= DIRECTIVE =
Give back the lines exactly, from the first one to the line with "return np.asarray(points, float)", both ends included.

----- GIVEN DATA -----

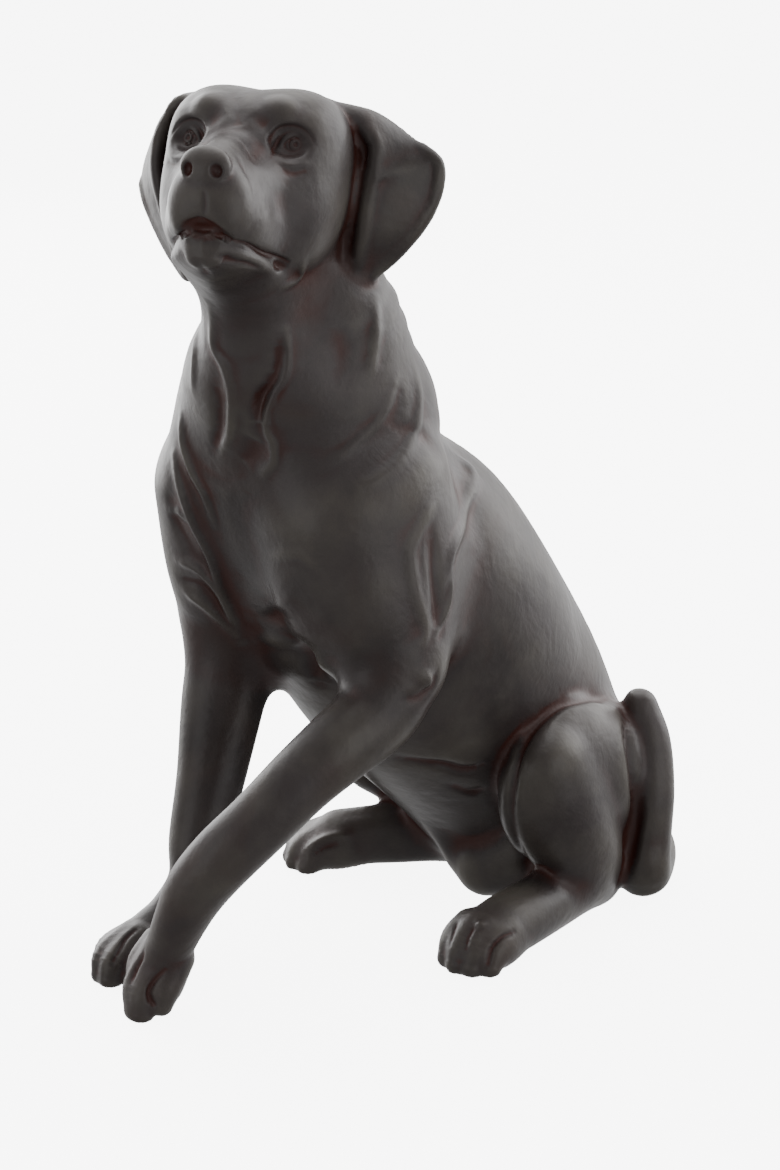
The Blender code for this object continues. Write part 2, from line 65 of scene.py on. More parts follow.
grid = {
    "unit": 0.0010504,  # metres to one grid unit
    "middle": (6.551, -18.405, 2.4),  # the grid point that stands on the origin
}
photo = {
    "azimuth": 45.0,
    "elevation": 18.0,
    "distance": 3200.0,
    "aim": (20.78, -28.70, 275.84),
    "lens": 131.64,
    "sensor": 36.0,
    "width": 780,
    "height": 1170,
}
clay = {
    "voxel": 2.0,
    "triangles": 192000,
    "sole": 2.4,  # the height at which feet and rump are cut flat
    "slices": 32,  # level slices that the form is worked out in, side by side
    "far": 1000.0,  # a distance that stands for out of reach
    "headSoft": 24.0,  # how softly the head runs into the neck
    "slopeStep": 0.4,  # how far apart the slope of the form is read
    "longestMove": 6.0,  # no point moves further in one round
    "farSide": 0.45,  # how strongly the folds of the shown side are repeated on the hidden one
    "twinShift": 6,  # twice the place of the body's middle line
    "evenRounds": 46,  # how far the body's skin is evened out
    "headEvenRounds": 12,
    # between these the finer evening of the head and the paws gives way to the body's
    "throatBand": (84, 116),
    "pawHeights": (55, 85),
    "pawDepths": (0, 40),
    "reliefRounds": ((9, 60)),
}


def toRow(points):
    return (np.asarray(points, float) - grid["middle"]) * grid["unit"]


def toGrid(points):
    return np.asarray(points, float) / grid["unit"] + grid["middle"]


def cameraAxes():
    turn, lift = math.radians(photo["azimuth"]), math.radians(photo["elevation"])
    back = np.array([math.sin(turn) * math.cos(lift), -math.cos(turn) * math.cos(lift), math.sin(lift)])
    right = np.array([math.cos(turn), math.sin(turn), 0.0])
    return right, np.cross(back, right), back


def cameraPlace():
    return np.array(photo["aim"]) + cameraAxes()[2] * photo["distance"]


def sightLine(across, down):
    # from the camera through a pixel of the photograph
    right, up, back = cameraAxes()
    focal = photo["lens"] / photo["sensor"] * photo["height"]
    way = right * (across - photo["width"] / 2) / focal + up * (photo["height"] / 2 - down) / focal - back
    return way / np.linalg.norm(way)


def smoothPath(rows, steps):
    # Catmull-Rom through the rows
    rows = np.array(rows, float)
    padded = np.vstack([2 * rows[0] - rows[1], rows, 2 * rows[-1] - rows[-2]])
    found = []
    for i in range(len(rows) - 1):
        before, start, end, after = padded[i:i + 4]
        for t in np.arange(steps) / steps:
            square = (2 * before - 5 * start + 4 * end - after) * t**2
            cube = (3 * start - before - 3 * end + after) * t**3
            found.append(0.5 * (2 * start + (end - before) * t + square + cube))
    found.append(rows[-1])
    return np.array(found)


def ovalDistance(local, radii):
    scaled = local / radii
    k0 = np.sqrt(np.einsum("ij,ij->i", scaled, scaled))
    scaled /= radii
    k1 = np.sqrt(np.einsum("ij,ij->i", scaled, scaled))
    return k0 * (k0 - 1) / np.maximum(k1, 1e-6)


class Ball:
    # centre, three radii, and a turn about X, Y and Z in degrees

    def __init__(self, centre, radii, turn=(0, 0, 0), soft=12.0, margin=8.0):
        self.margin = margin
        self.centre = np.array(centre, float)
        self.radii = np.array(radii, float)
        a, b, c = [math.radians(angle) for angle in turn]
        rotation = Matrix.Rotation(c, 3, "Z") @ Matrix.Rotation(b, 3, "Y") @ Matrix.Rotation(a, 3, "X")
        self.axes = np.array(rotation)
        self.soft = soft
        self.low, self.high = self.centre - self.radii.max(), self.centre + self.radii.max()

    def distance(self, points):
        return ovalDistance((points - self.centre) @ self.axes, self.radii)


class Limb:
    # sections (x, y, z, half width, half depth), and which way the width lies

    def __init__(self, sections, across=(1, 0, 0), soft=12.0, steps=5, margin=8.0):
        self.margin = margin
        rows = [tuple(s) + tuple(across) if len(s) == 5 else tuple(s) for s in sections]
        self.rows = smoothPath(rows, steps)
        self.soft = soft
        self.spans = [self.span(a, b) for a, b in zip(self.rows[:-1], self.rows[1:])]
        self.joints = [0.0] + [self.joint(i) for i in range(1, len(self.spans))] + [0.0]
        size = self.rows[:, 3:5].max(1)[:, None]
        self.low, self.high = (self.rows[:, :3] - size).min(0), (self.rows[:, :3] + size).max(0)

    def span(self, a, b):
        along = b[:3] - a[:3]
        length = np.linalg.norm(along)
        tangent = along / length
        widthWay = (a[5:8] + b[5:8]) / 2
        widthWay = widthWay - tangent * (widthWay @ tangent)
        widthWay /= np.linalg.norm(widthWay)
        return a, b, length, np.stack([widthWay, np.cross(tangent, widthWay), tangent], axis=1)

    def joint(self, i):
        # how far two spans run into one another where the limb bends
        bend = np.clip(self.spans[i - 1][3][:, 2] @ self.spans[i][3][:, 2], -1, 1)
        return 0.1 + self.rows[i, 3:5].max() * math.tan(math.acos(bend) / 2)

    def distance(self, points):
        nearest = np.full(len(points), clay["far"])
        for i, (a, b, length, axes) in enumerate(self.spans):
            size = max(a[3:5].max(), b[3:5].max()) + self.soft + self.margin
            low, high = np.minimum(a[:3], b[:3]) - size, np.maximum(a[:3], b[:3]) + size
            close = np.flatnonzero(np.all((points > low) & (points < high), axis=1))
            local = (points[close] - a[:3]) @ axes
            along = np.clip(local[:, 2], -self.joints[i], length + self.joints[i + 1])
            radii = np.maximum(a[3:5] + (b[3:5] - a[3:5]) * (along / length)[:, None], 0.2)
            local[:, 2] -= along
            # only the two ends of the limb are rounded off
            if i > 0:
                local[:, 2] = np.where(local[:, 2] < 0, local[:, 2] * 6, local[:, 2])
            if i < len(self.spans) - 1:
                local[:, 2] = np.where(local[:, 2] > 0, local[:, 2] * 6, local[:, 2])
            radii = np.concatenate([radii, radii.min(1)[:, None]], axis=1)
            nearest[close] = np.minimum(nearest[close], ovalDistance(local, radii))
        return nearest


def softUnion(first, second, soft):
    # two masses run together over a band as wide as soft
    share = np.clip(soft - np.abs(first - second), 0, None) / soft
    return np.minimum(first, second) - share**2 * soft / 4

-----

= THE ANSWER =
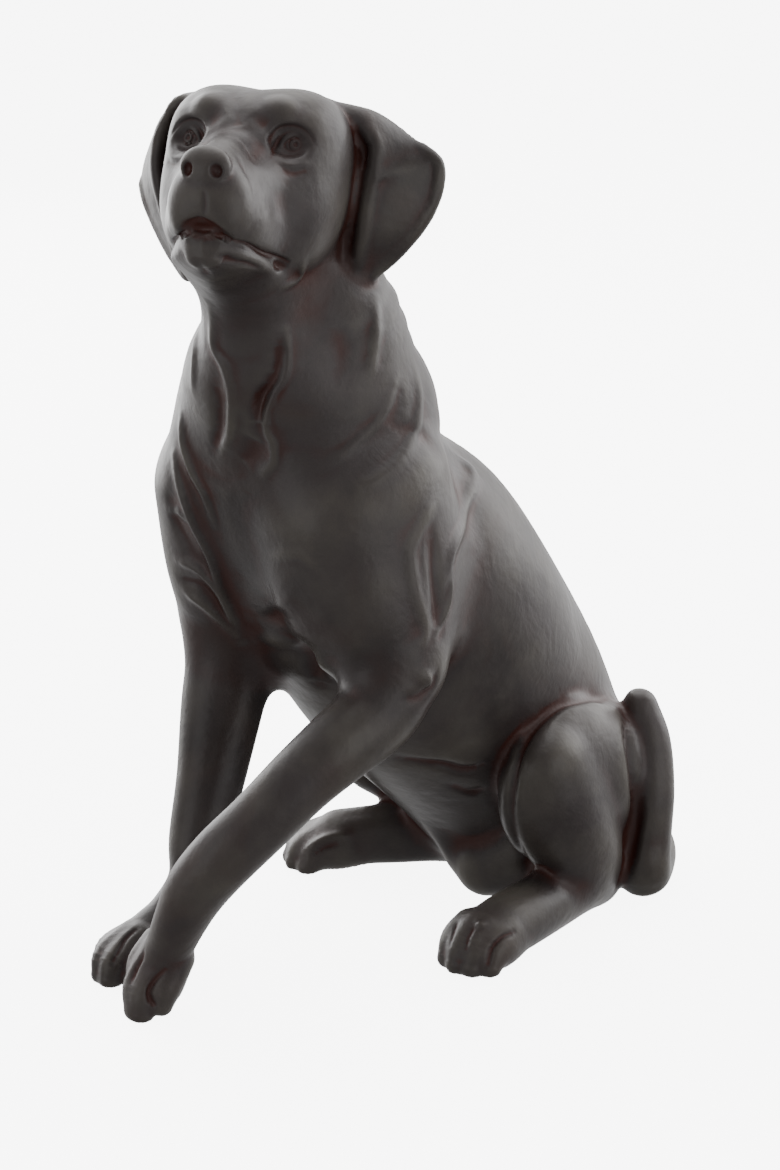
The Blender code for this object continues. Write part 2, from line 65 of scene.py on. More parts follow.
grid = {
    "unit": 0.0010504,  # metres to one grid unit
    "middle": (6.551, -18.405, 2.4),  # the grid point that stands on the origin
}
photo = {
    "azimuth": 45.0,
    "elevation": 18.0,
    "distance": 3200.0,
    "aim": (20.78, -28.70, 275.84),
    "lens": 131.64,
    "sensor": 36.0,
    "width": 780,
    "height": 1170,
}
clay = {
    "voxel": 2.0,
    "triangles": 192000,
    "sole": 2.4,  # the height at which feet and rump are cut flat
    "slices": 32,  # level slices that the form is worked out in, side by side
    "far": 1000.0,  # a distance that stands for out of reach
    "headSoft": 24.0,  # how softly the head runs into the neck
    "slopeStep": 0.4,  # how far apart the slope of the form is read
    "longestMove": 6.0,  # no point moves further in one round
    "farSide": 0.45,  # how strongly the folds of the shown side are repeated on the hidden one
    "twinShift": 6,  # twice the place of the body's middle line
    "evenRounds": 46,  # how far the body's skin is evened out
    "headEvenRounds": 12,
    # between these the finer evening of the head and the paws gives way to the body's
    "throatBand": (84, 116),
    "pawHeights": (55, 85),
    "pawDepths": (0, 40),
    "reliefRounds": ((9, 60)),
}


def toRow(points):
    return (np.asarray(points, float) - grid["middle"]) * grid["unit"]


def toGrid(points):
    return np.asarray(points, float) / grid["unit"] + grid["middle"]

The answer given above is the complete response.